Take the listing and print it in full, exactly as given.

**Raw data:**
____

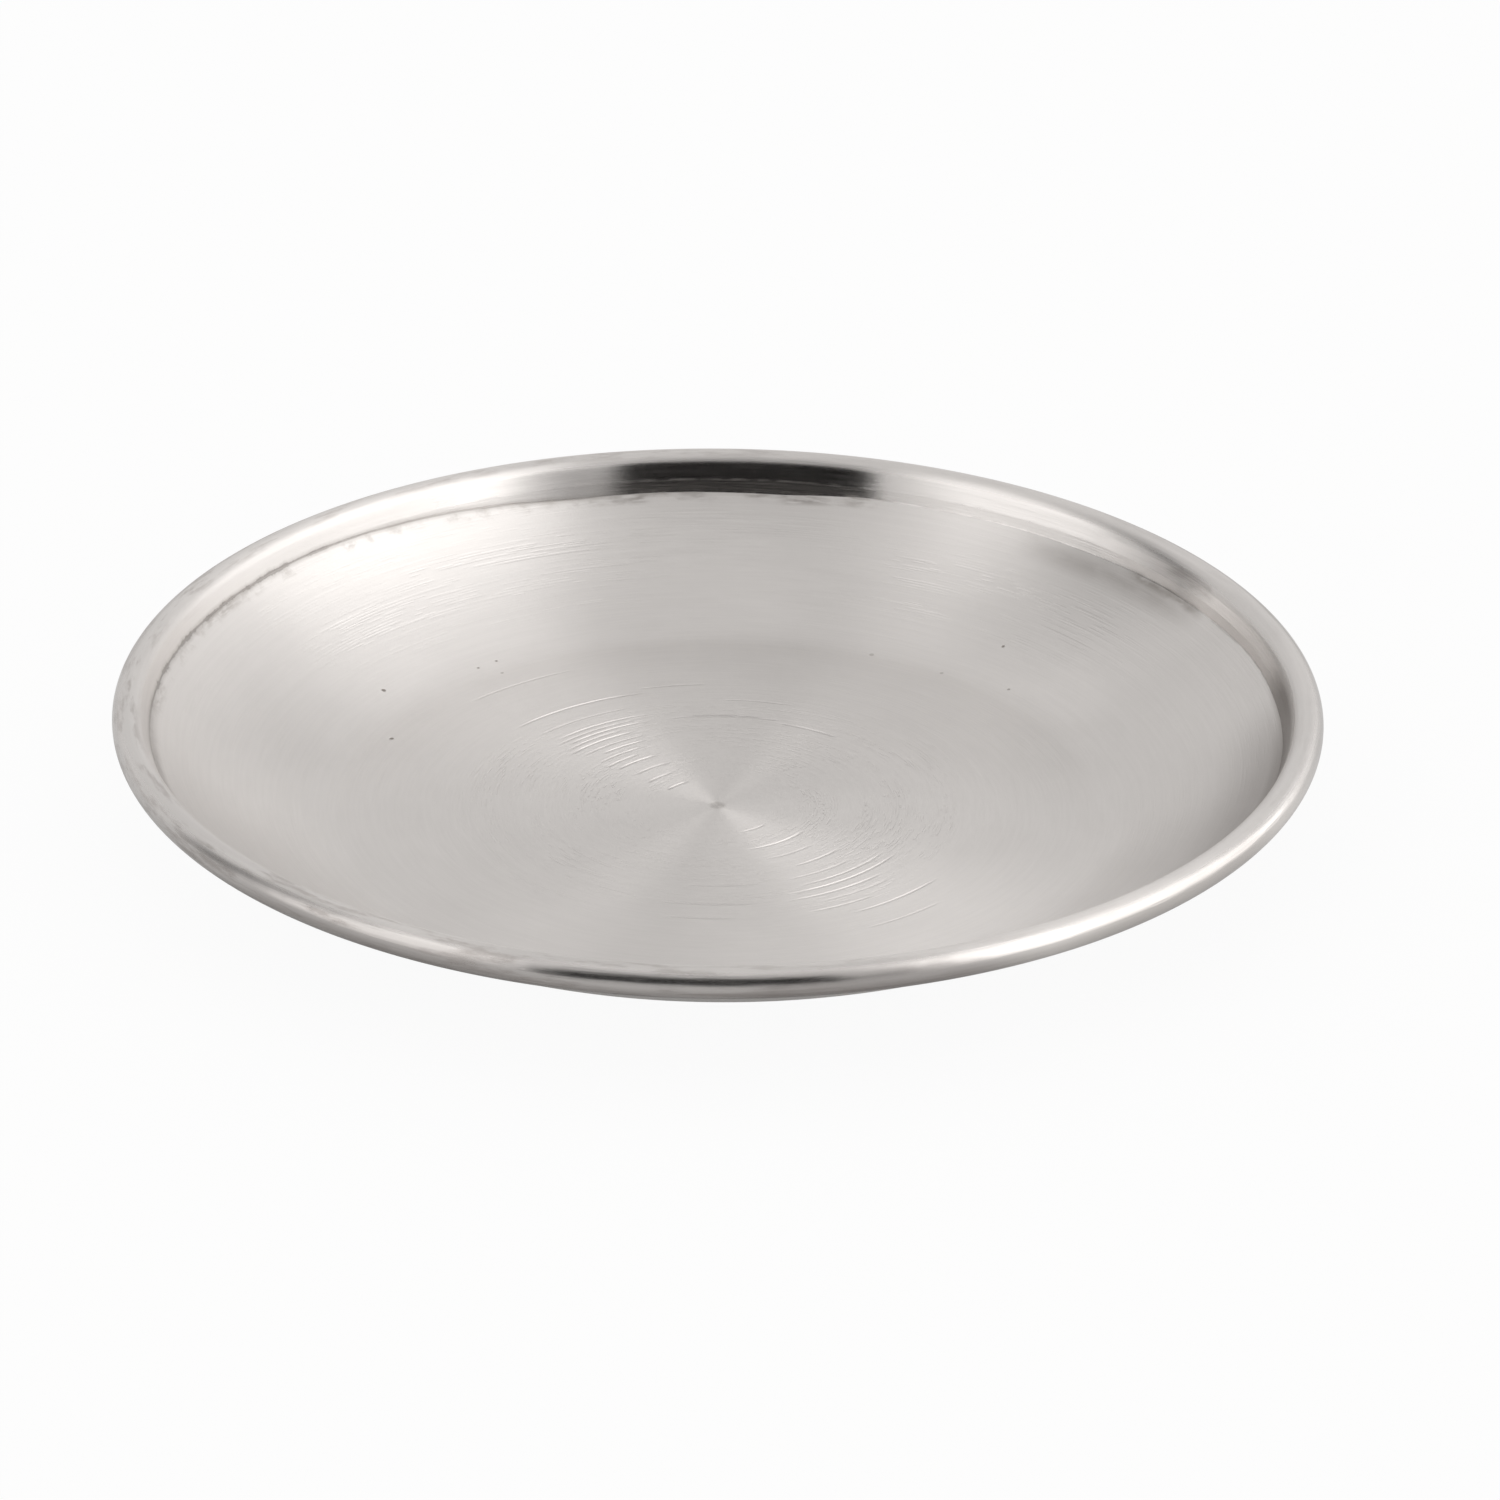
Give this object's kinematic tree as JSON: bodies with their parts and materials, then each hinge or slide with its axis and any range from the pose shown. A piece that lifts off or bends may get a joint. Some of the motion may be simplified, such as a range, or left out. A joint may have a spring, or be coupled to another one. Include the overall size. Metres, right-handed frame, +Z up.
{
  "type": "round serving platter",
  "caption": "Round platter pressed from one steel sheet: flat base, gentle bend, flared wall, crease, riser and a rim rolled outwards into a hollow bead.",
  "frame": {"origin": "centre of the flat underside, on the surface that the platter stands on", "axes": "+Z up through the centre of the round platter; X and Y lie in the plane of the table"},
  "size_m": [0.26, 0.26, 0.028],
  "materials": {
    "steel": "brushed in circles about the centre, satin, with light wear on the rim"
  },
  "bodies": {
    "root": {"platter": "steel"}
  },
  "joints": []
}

____

**Result of this task:**
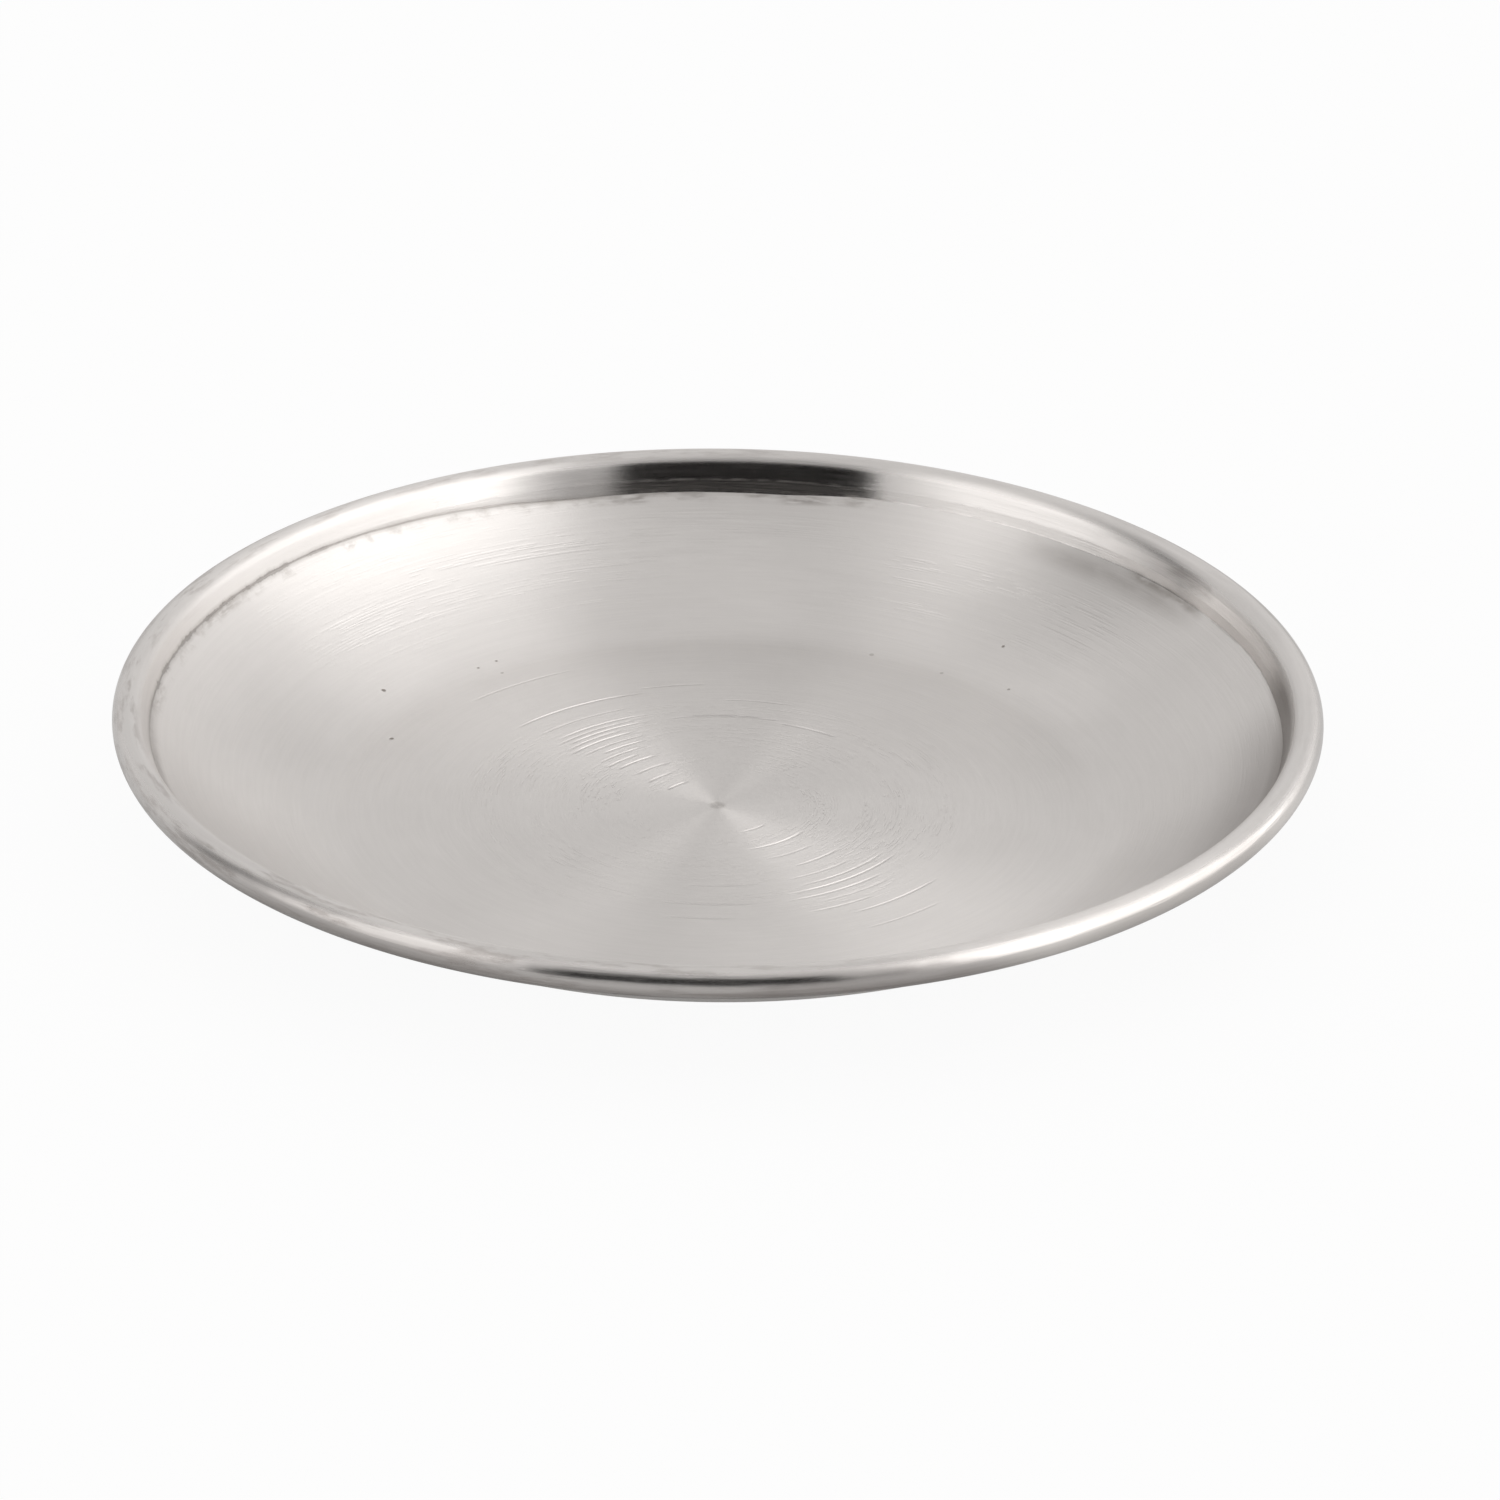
Give this object's kinematic tree as JSON: bodies with their parts and materials, then each hinge or slide with its axis and any range from the pose shown. A piece that lifts off or bends may get a joint. Some of the motion may be simplified, such as a range, or left out. A joint may have a spring, or be coupled to another one. Include the overall size. Metres, right-handed frame, +Z up.
{
  "type": "round serving platter",
  "caption": "Round platter pressed from one steel sheet: flat base, gentle bend, flared wall, crease, riser and a rim rolled outwards into a hollow bead.",
  "frame": {"origin": "centre of the flat underside, on the surface that the platter stands on", "axes": "+Z up through the centre of the round platter; X and Y lie in the plane of the table"},
  "size_m": [0.26, 0.26, 0.028],
  "materials": {
    "steel": "brushed in circles about the centre, satin, with light wear on the rim"
  },
  "bodies": {
    "root": {"platter": "steel"}
  },
  "joints": []
}